As soon as they took to flight, the Israelites advanced from Mizpeh, and pursued and smote them to below Beth-car. The situation of this town or locality, which is only mentioned here, has not yet been discovered. Josephus (Ant. vi. 2, 2) has μέχρι Κοῤῥαίων.

1Sa 7:12

As a memorial of this victory, Samuel placed a stone between Mizpeh and Shen, to which he gave the name of Eben-ha-ezer, i.e., stone of help, as a standing memorial that the Lord had thus far helped His people. The situation of Shen is also not known. The name Shen (i.e., tooth) seems to indicate a projecting point of rock (see 1Sa 14:4), but may also signify a place situated upon such a point.

1Sa 7:13

Through this victory which was obtained by the miraculous help of God, the Philistines were so humbled, that they no more invaded the territory of Israel, i.e., with lasting success, as they had done before. This limitation of the words “they came no more” (lit. “they did not add again to come into the border of Israel”), is implied in the context; for the words which immediately follow, “and the hand of Jehovah was against the Philistines all the days of Samuel,” show that they made attempts to recover their lost supremacy, but that so long as Samuel lived they were unable to effect anything against Israel. This is also manifest from the successful battles fought by Saul (1 Samuel 13 and 14), when the Philistines had made fresh attempts to subjugate Israel during his reign. The defeats inflicted upon them by Saul also belong to the days of Samuel, who died but a very few years before Saul himself.

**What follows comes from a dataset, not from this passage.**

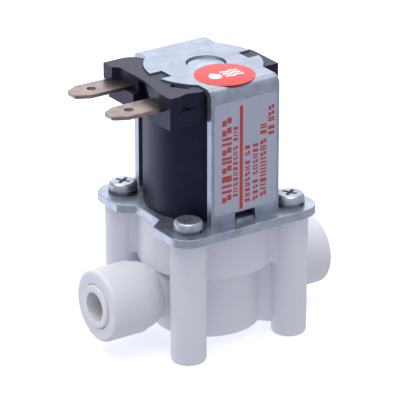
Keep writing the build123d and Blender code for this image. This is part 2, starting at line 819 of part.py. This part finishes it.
# ---- Yoke: one bent steel strip, with a leg on each side of the coil
with BuildPart() as yoke:
    with BuildSketch(Plane.YZ.offset(-yoke_half_width)):
        with BuildLine():
            FilletPolyline(
                (leg_outer, plate_top),
                (leg_outer, yoke_top),
                (-leg_outer, yoke_top),
                (-leg_outer, plate_top),
                radius=yoke_bend,
            )
            Line((-leg_outer, plate_top), (-leg_inner, plate_top))
            FilletPolyline(
                (-leg_inner, plate_top),
                (-leg_inner, coil_top),
                (leg_inner, coil_top),
                (leg_inner, plate_top),
                radius=yoke_bend - yoke_thickness,
            )
            Line((leg_inner, plate_top), (leg_outer, plate_top))
        make_face()
    extrude(amount=2 * yoke_half_width)
    with BuildSketch(Plane.XY.offset(coil_top)):
        with Locations((-yoke_middle_shift, 0)):
            Circle(yoke_middle_radius)
    extrude(amount=yoke_thickness)
    with BuildSketch(Plane.XY.offset(coil_top)):
        Circle(tube_bore + yoke_hole_clearance)
        with Locations((-yoke_middle_shift, 0)):
            with Locations((yoke_middle_radius, yoke_notch_y), (-yoke_middle_radius, yoke_notch_y)):
                Rectangle(2 * yoke_notch_depth, yoke_notch_width)
    extrude(amount=yoke_thickness, mode=Mode.SUBTRACT)
    with BuildSketch(Plane.XZ.offset(-leg_outer)):
        with Locations((0, plate_top + foot_notch_height / 2)):
            Rectangle(foot_notch_width, foot_notch_height)
    extrude(amount=2 * leg_outer, mode=Mode.SUBTRACT)
yoke.part.label = "yoke"
export_step(yoke.part, "parts/yoke.step")

# ---- Rating label on the front leg and round sticker on the yoke's top
with BuildPart() as rating_label:
    label_foot = plate_top + label_foot_margin
    label_height = yoke_top - label_top_margin - label_foot
    with BuildSketch(Plane.XZ.offset(leg_outer)):
        with Locations((0, label_foot + label_height / 2)):
            RectangleRounded(2 * (yoke_half_width - label_side_margin), label_height, label_corner)
    extrude(amount=label_thickness)
rating_label.part.label = "rating_label"
export_step(rating_label.part, "parts/rating_label.step")

with BuildPart() as round_sticker:
    with BuildSketch(Plane.XY.offset(yoke_top)):
        with Locations((sticker_x, sticker_y)):
            Circle(sticker_radius)
    extrude(amount=label_thickness)
round_sticker.part.label = "round_sticker"
export_step(round_sticker.part, "parts/round_sticker.step")
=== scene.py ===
# Solenoid valve for a drinking water line: finishes, printed labels, studio and camera.
import bmesh
import bpy
import math
import random
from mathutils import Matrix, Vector


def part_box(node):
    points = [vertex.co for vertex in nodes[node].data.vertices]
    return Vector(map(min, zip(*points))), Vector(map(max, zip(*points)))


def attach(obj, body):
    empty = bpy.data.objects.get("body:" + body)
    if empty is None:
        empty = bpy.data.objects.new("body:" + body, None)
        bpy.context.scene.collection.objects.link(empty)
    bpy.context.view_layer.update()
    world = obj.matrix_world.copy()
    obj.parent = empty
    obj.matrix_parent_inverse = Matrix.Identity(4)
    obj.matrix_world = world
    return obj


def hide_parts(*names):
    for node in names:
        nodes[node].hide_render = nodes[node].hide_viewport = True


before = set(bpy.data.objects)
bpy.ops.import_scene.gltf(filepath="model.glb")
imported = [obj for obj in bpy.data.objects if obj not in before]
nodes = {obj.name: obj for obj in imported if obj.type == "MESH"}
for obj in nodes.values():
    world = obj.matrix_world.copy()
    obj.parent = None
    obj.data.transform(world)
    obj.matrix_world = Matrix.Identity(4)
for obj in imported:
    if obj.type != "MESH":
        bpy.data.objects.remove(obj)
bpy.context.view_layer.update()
print("frame loaded:", len(nodes), "nodes")

mm = 0.001


# ---- small tools

def hexColour(text):
    # sRGB hex to the linear values that shaders use
    channels = [int(text[i:i + 2], 16) / 255 for i in (1, 3, 5)]
    linear = [c / 12.92 if c <= 0.04045 else ((c + 0.055) / 1.055) ** 2.4 for c in channels]
    return (*linear, 1.0)


def addNode(tree, kind, sockets=None, links=None, stops=None, **settings):
    # one node with its settings, its socket values, what feeds it and, on a colour ramp, its stops
    node = tree.nodes.new(kind)
    for name, value in settings.items():
        setattr(node, name, value)
    for name, value in (sockets or {}).items():
        node.inputs[name].default_value = value
    for name, source in (links or {}).items():
        tree.links.new(source, node.inputs[name])
    if stops:
        for element, (position, colour) in zip(node.color_ramp.elements, stops):
            element.position = position
            element.color = hexColour(colour)
    return node


def newMaterial(name, **surface):
    # an empty material with its shader; constant values go straight on the shader's sockets
    material = bpy.data.materials.new(name)
    material.use_nodes = True
    tree = material.node_tree
    tree.nodes.clear()
    shader = addNode(tree, "ShaderNodeBsdfPrincipled", sockets=surface)
    addNode(tree, "ShaderNodeOutputMaterial", links={"Surface": shader.outputs["BSDF"]})
    place = addNode(tree, "ShaderNodeTexCoord").outputs["Object"]
    return material, tree, shader, place


def perMetre(size):
    # noise scale for a feature of this size in millimetres
    return 1 / (size * mm)


def dressSurface(tree, shader, colour, grain, roughness, grainSpan=(0.0, 1.0)):
    # colour, and a roughness that follows the grain between its two values
    tree.links.new(colour, shader.inputs["Base Color"])
    gloss = addNode(
        tree, "ShaderNodeMapRange", links={"Value": grain},
        sockets={
            "From Min": grainSpan[0],
            "From Max": grainSpan[1],
            "To Min": roughness[0],
            "To Max": roughness[1],
        })
    tree.links.new(gloss.outputs["Result"], shader.inputs["Roughness"])


def addRelief(tree, shader, height, strength, depth):
    # fine relief of this depth in millimetres
    bump = addNode(tree, "ShaderNodeBump", links={"Height": height},
                   sockets={"Strength": strength, "Distance": depth * mm})
    tree.links.new(bump.outputs["Normal"], shader.inputs["Normal"])


# ---- finishes: sizes in millimetres

def mouldedPolypropylene(name, tint, shade, grain, roughness):
    # natural polypropylene from a polished mould: milky, softly glossy, faint flow clouds and a fine skin
    finish = {
        "ior": 1.49,
        "scatterWeight": 0.25,
        "scatter": (1.6, 1.7, 1.9),
        "coat": 0.08,
        "coatRoughness": 0.25,
        "cloudSize": 9.0,
        "cloudDetail": 3.0,
        "clouds": (0.3, 0.7),
        "skinDetail": 4.0,
        "skinDepth": 0.012,
        "skinStrength": 0.35,
        "smoother": 0.05,
        "rougher": 0.07,
    }
    material, tree, shader, place = newMaterial(name, **{
        "IOR": finish["ior"],
        "Subsurface Weight": finish["scatterWeight"],
        "Subsurface Radius": [reach * mm for reach in finish["scatter"]],
        "Subsurface Scale": 1.0,
        "Coat Weight": finish["coat"],
        "Coat Roughness": finish["coatRoughness"],
    })
    clouds = addNode(tree, "ShaderNodeTexNoise", links={"Vector": place},
                     sockets={"Scale": perMetre(finish["cloudSize"]), "Detail": finish["cloudDetail"]})
    colour = addNode(tree, "ShaderNodeValToRGB", links={"Fac": clouds.outputs["Fac"]},
                     stops=zip(finish["clouds"], (shade, tint)))
    skin = addNode(tree, "ShaderNodeTexNoise", links={"Vector": place},
                   sockets={"Scale": perMetre(grain), "Detail": finish["skinDetail"]})
    dressSurface(tree, shader, colour.outputs["Color"], skin.outputs["Fac"],
                 (roughness - finish["smoother"], roughness + finish["rougher"]))
    addRelief(tree, shader, skin.outputs["Fac"], finish["skinStrength"], finish["skinDepth"])
    return material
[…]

Because of these battles which Saul fought with the Philistines, Lyra and Brentius understand the expression “all the days of Samuel” as referring not to the lifetime of Samuel, but simply to the duration of his official life as judge, viz., till the commencement of Saul's reign. But this is at variance with 1Sa 7:15, where Samuel is said to have judged Israel all the days of his life. Seb. Schmidt has given, on the whole, the correct explanation of 1Sa 7:13 : “They came no more so as to obtain a victory and subdue the Israelites as before; yet they did return, so that the hand of the Lord was against them, i.e., so that they were repulsed with great slaughter, although they were not actually expelled, or the Israelites delivered from tribute and the presence of military garrisons, and that all the days that the judicial life of Samuel lasted, in fact all his life, since they were also smitten by Saul.”

1Sa 7:14

In consequence of the defeat at Ebenezer, the Philistines were obliged to restore to the Israelites the cities which they had taken from them, “from Ekron to Gath.” This definition of the limits is probably to be understood as exclusive, i.e., as signifying that the Israelites received back their cities up to the very borders of the Philistines, measuring these borders from Ekron to Gath, and not that the Israelites received Ekron and Gath also. For although these chief cities of the Philistines had been allotted to the tribes of Judah and Dan in the time of Joshua (Jos 13:3-4; Jos 15:45-46), yet, notwithstanding the fact that Judah and Simeon conquered Ekron, together with Gaza and Askelon, after the death of Joshua (Jdg 1:18), the Israelites did not obtain any permanent possession. “And their territory” (coasts), i.e., the territory of the towns that were given back to Israel, not that of Ekron and Gath, “did Israel deliver out of the hands of the Philistines. And there was peace between Israel and the Amorites;” i.e., the Canaanitish tribes also kept peace with Israel after this victory of the Israelites over the Philistines, and during the time of Samuel. The Amorites are mentioned, as in Jos 10:6, as being the most powerful of the Canaanitish tribes, who had forced the Danites out of the plain into the mountains (Jdg 1:34-35).